The first notion he introduced was the idea that states had to "provide" the Internet -- that's a developmental, positive right -- meaning that inevitably the state then becomes involved in the market of Internet services which opens up the gateway for state control. Currently, the free market supplies the Internet, with some government and corporate programs helping to provide more access for the poor and disadvantaged. Be careful what you wish for if you want *more* government involvement in supplying broadband to the masses -- it can come with conditions, it can be taken away.
The second notion he introduced is that the media "should have" used the Internet more to uncover injustices like the banking scandals that led to the recession and "must" cover such social injustices.
This is a simplistic analysis of the global recession as it implies that journalists (rich, bourgeois, northern journalists?) didn't do their job in sufficiently policing banks (evil banks, engines of imperialism!). Of course, this perspective overlooks not only the actual reporting that was done on the savings-and-loans crisis but the role of the Internet itself in accelerating and making less accountable everything from loan applications and decisions to stock market transactions. And any time the state or the multilateral state institution ascribes a social role to the media, it loses its freedom, even if the outcome is seemingly positive.
In my question to Frank La Rue, I put my question in terms of the tensions between freedom of expression (journalists, bloggers, readers/sharers) and freedom of association (corporations supplying Internet services). Indeed, those tensions exist and the use cases intending to illustrate this only create more problems than they solve. For example, at the Dublin meeting, Rebecca MacKinnon characterized as "censorship" and a problem for the "Internet freedom movement" the decision by Apple not to allow an app in its store with drawings of naked men -- a comic-book treatment of James Joyce's Ulysses. A non-state actor can't be accused of censorship, but more to the point, Apple was only taking the usual and standard minimal measures to prevent what we all know happens anywhere on the Internet where the expression slider is pushed on "high" -- penising.
Fortunately for those who felt Apple went too far in this largely automatic process, they were able to restore the app -- which in any event, contained a book that was visible on another site on the Internet anyway -- freedom of expression doesn't mean you have to see something on your phone in one medium as distinct from another link on your phone or PC or tablet! After a petition to the company, it was restored, suggesting that the problem is more about user preferences and taste than "freedom of expression" -- and a company, if it is to enjoy its own freedom of expression and Supreme-Court tested right to freedom of association, has to be able to pick what it wants to sell or store on its servers. I also pointed out in my intervention that MacKinnon had no grounds to insist that Amazon continue to store WikiLeaks' stolen State Department cables on its servers -- its terms of service requires that you warrant the materials you store are your own, and these were stolen. She opted to duck my question by saying she would "use her prerogative as chair to move on."
Meanwhile, Frank La Rue responded to my question saying that "international rights should apply to states as well as to businesses". This sounds like something we should all hurry to affirm, but again, states are the actors and signers and implenters of international treaties; corporations are not.
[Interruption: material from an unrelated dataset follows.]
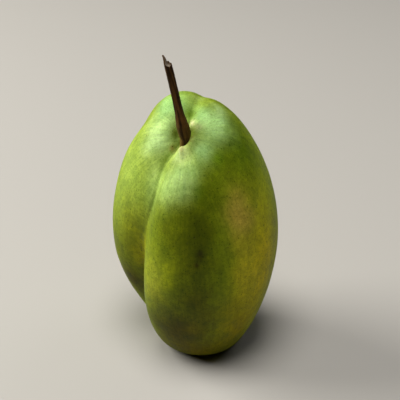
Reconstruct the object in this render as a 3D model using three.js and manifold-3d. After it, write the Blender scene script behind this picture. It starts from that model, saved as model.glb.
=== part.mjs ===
// A fresh pear with an oblique stem, a deep crease down its front left side and a
// dried calyx in the hollow underneath. Millimetres, +Z up. The fruit stands on the
// rim round the calyx hollow; the origin is under the middle of its box, at the floor.
import * as THREE from 'three';
import { mergeVertices } from 'three/addons/utils/BufferGeometryUtils.js';
import Module from 'manifold-3d';

const wasm = await Module();
wasm.setup();

// ---- Driving dimensions (millimetres; angles in radians, azimuth 0 is +X) ----
const GAP = 0.3;                  // air between the stem or calyx and the flesh round it

const BELLY_RADIUS = 35.2;        // half the fruit's width
const BODY_HALF_LENGTH = 62.4;    // half the length of the full egg, before the base is blunted
const BELLY_FULL = 0.008;         // share that fills out the belly
const END_SHIFT = -0.028;         // shares that pull the two ends in
const END_POINT = 0.036;
const OVAL = 0.025;               // how far from round the fruit is, and which way
const OVAL_DIRECTION = 1.77;
const LOPSIDE = 0.026;
const LOPSIDE_DIRECTION = 2.035;
const LEAN_X = -4.35;             // how far the top leans over the base
const LEAN_Y = 0.28;

const STEM_FORWARD = 0.551;       // the stem end is turned this far from the top towards the front
const STEM_SIDEWAYS = -0.086;
const TURN_FADE = 1.71;           // how fast that turning dies out down the fruit

const CREASE_DEPTH = 10;          // the deep crease at the belly, the stem and the base
const CREASE_DEPTH_TOP = 3.8;
const CREASE_DEPTH_BASE = 3.2;
const CREASE_WIDTH_FRONT = 0.21;  // its two flanks, as angles round the fruit
const CREASE_WIDTH_LEFT = 0.16;
const CREASE_WIDTH_FRONT_TOP = 0.32; // wider and shallower near the stem
const CREASE_WIDTH_LEFT_TOP = 0.45;
const CREASE_OPEN = [0.6, 1.8];   // it reaches its full depth between these
const CREASE_SOFT = 0.35;
const CREASE_COURSE = [-2.564, -0.909, -3.719]; // azimuth along the fruit, from the middle
const CREASE_BEND = 0.13;         // it swerves this far forward below the stem
const CREASE_BEND_DOWN = 0.78;
const CREASE_BEND_LENGTH = 0.44;

const VALLEY_DEPTH = 2.7;         // shallow valley that runs up behind the stem
const VALLEY_WIDTH = 0.32;
const VALLEY_DIRECTION = 1.21;
const DENT_DEPTH = 1.5;           // soft dent between the two swellings of the left side
const DENT_WIDTH = 0.25;
const DENT_DIRECTION = 2.42;
const DENT_DOWN = 0.83;
const LEFT_SWELL = 2.1;           // the left lobe bulges under its dent

const PIT_DEPTH = 4.2;            // hollow the stem stands in, a little left of the stem
const PIT_RADIUS = 6.2;
const PIT_X = -3.5;
const PIT_Y = 1;
const STEM_EASE = 5;              // the creases die out within this radius of the stem

const BASE_START = 49.5;          // the base is blunted from this far below the middle
const BASE_SOFT = 9;
const BASIN_DEPTH = 6;            // calyx hollow
const BASIN_RADIUS = 9;
const REST_CUT = 0.3;             // flat the fruit has worn itself to stand on

const COLUMNS = 84;
const ROWS = 46;

const STEM_ROOT = 6;              // length of stem inside the flesh
const STEM_TOP = 33;              // height of the uncut stem above the flesh
const STEM_LEAN = -0.208;         // sideways offset per height, and the kick at its foot
const STEM_KICK = -0.35;
const STEM_KICK_HEIGHT = 3;
const STEM_BACK = 0.12;
const STEM_PROFILE = [[-6, 1.9], [-3, 2], [0, 2.15], [1.5, 2.4], [3, 2.6], [5, 2.6], [7, 2.25], [10, 1.77],
  [13, 1.62], [16, 1.56], [21, 1.5], [27, 1.48], [30, 1.43], [33, 1.43]];
const BREAK_HEIGHT = 30.3;        // where the stem snapped
const SPLINTER_LENGTH = 6.4;

const CALYX_RADIUS = 2.4;
const CALYX_ROOT = 1.5;
const CALYX_CUP = 1.6;
const SEPALS = 5;
const SEPAL_LENGTH = 4.6;
const SEPAL_WIDTH = 2.1;
const SEPAL_THICK = 0.75;

// ---- Shape of the fruit ----
const wrapAngle = (a) => a - 2 * Math.PI * Math.floor((a + Math.PI) / (2 * Math.PI));
const clamp = (v, lo, hi) => Math.min(hi, Math.max(lo, v));
function ease(from, to, x) {
  const t = clamp((x - from) / (to - from), 0, 1);
  return t * t * (3 - 2 * t);
}
// one at zero, falling away on both sides, with a rounded bottom
const furrow = (q, soft) => Math.exp(soft - Math.hypot(q, soft));

// The azimuth of the deep crease at each distance down the fruit (0 stem, PI calyx).
function creaseAzimuth(down) {
  const u = down / Math.PI - 0.5;
  const bend = CREASE_BEND * Math.exp(-(((down - CREASE_BEND_DOWN) / CREASE_BEND_LENGTH) ** 2));
  return CREASE_COURSE[0] + CREASE_COURSE[1] * u + CREASE_COURSE[2] * u * u + bend;
}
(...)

Efforts like the "Ruggie principles" that seek to enforce various rights norms over businesses, sometimes with their active involvement to avoid regulation by governments, are filled with problems not only of justiciability and vagueness but lack an important context: the same UN bodies wishing to rein in corporations have never affirmed the right of private property or the right to engage in commerce or make a profit, but instead, function in a context where many countries and movements of the world hold these very normal human activities in suspicion if not outright contempt.
More to the point, the selection and taste problem of the Ulysses comic app was not a job for the First Amendment (by which Apple, which enjoys freedom of expression, too, is not bound to supply endlessly to its customers); it was even less a job for international law; it was not a job for Frank La Rue. WHICH freedom of expression norm -- the more free US First Amendment or the EU's more restrictive application of the UN's Article 19, the foundation of his mandate?
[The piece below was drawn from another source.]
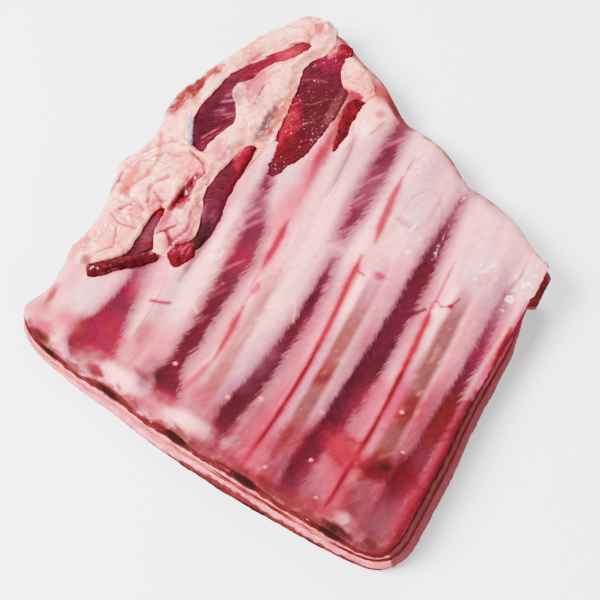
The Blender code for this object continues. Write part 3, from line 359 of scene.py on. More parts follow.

To hear the tech press tell it, the resolution is a big world event, affirming that "online" freedom of expression is the same as "offline" -- a word that has in rather creepy fashion come to signify "everything that isn't on the desktop computer, laptop, smart phone, tablet or other electronic screen we spend most of our working hours gazing at" -- as if organic institutions of law have ceased their relevance (and indeed they have for the cyber-globe-trotting set -- they hate Congress and think all congress people are stupid and technologically inept).
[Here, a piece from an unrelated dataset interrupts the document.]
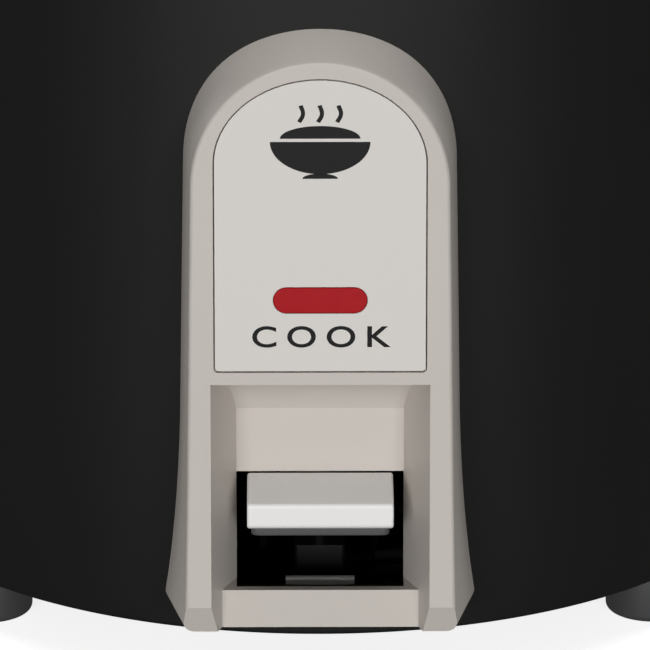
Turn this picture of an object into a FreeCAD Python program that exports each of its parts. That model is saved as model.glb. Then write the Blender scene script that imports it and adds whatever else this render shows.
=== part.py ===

But the UN didn't see fit to put it on the front page, nor did it get its own press release, and it's buried in a summary record of the whole 20th session with only a one-line reference. (It's true that the much bigger news of this session is that the Special Rapporteur on Belarus, a Soviet holdover in Europe that has been a bastion of repression of Internet freedom, has been reappointed -- despite the concerted efforts of Russia and other allies.)
And as Reuters reported, while nominally endorsing the resolution, Cuba has done so with reservations, complaining that the resolution dealt with "only 30 percent of the world's population" that had Internet access and side-stepped the problem of corporate America:
"Nor in the text is anything said about Internet governance. When we all know that this tool is controlled by a single country globally and this is something which hampers free access to this very important tool."
Count on Cuba in the future to latch on to the three "development" paragraphs and flog them to reverse civil society gains on the Internet and put the states back in control. And count on China to invoke "people's democracy" kind of socialism to insist, as the Chinese UN delegate did, "As the Internet develops rapidly, online gambling, pornography, violence, fraud and hacking are increasing its threat to the legal rights of society and the public."
The Internet is a contested space, as I "storified" after the Dublin conference. This very troublesome resolution fostered by the Obama Administration not only papers over very real differences in conceptions for Internet governance which are going to be cured by assertions of sovereignty whether we like it or not, it introduces very disturbing "development" aspirations that are definitely going to end up in the wrong hands.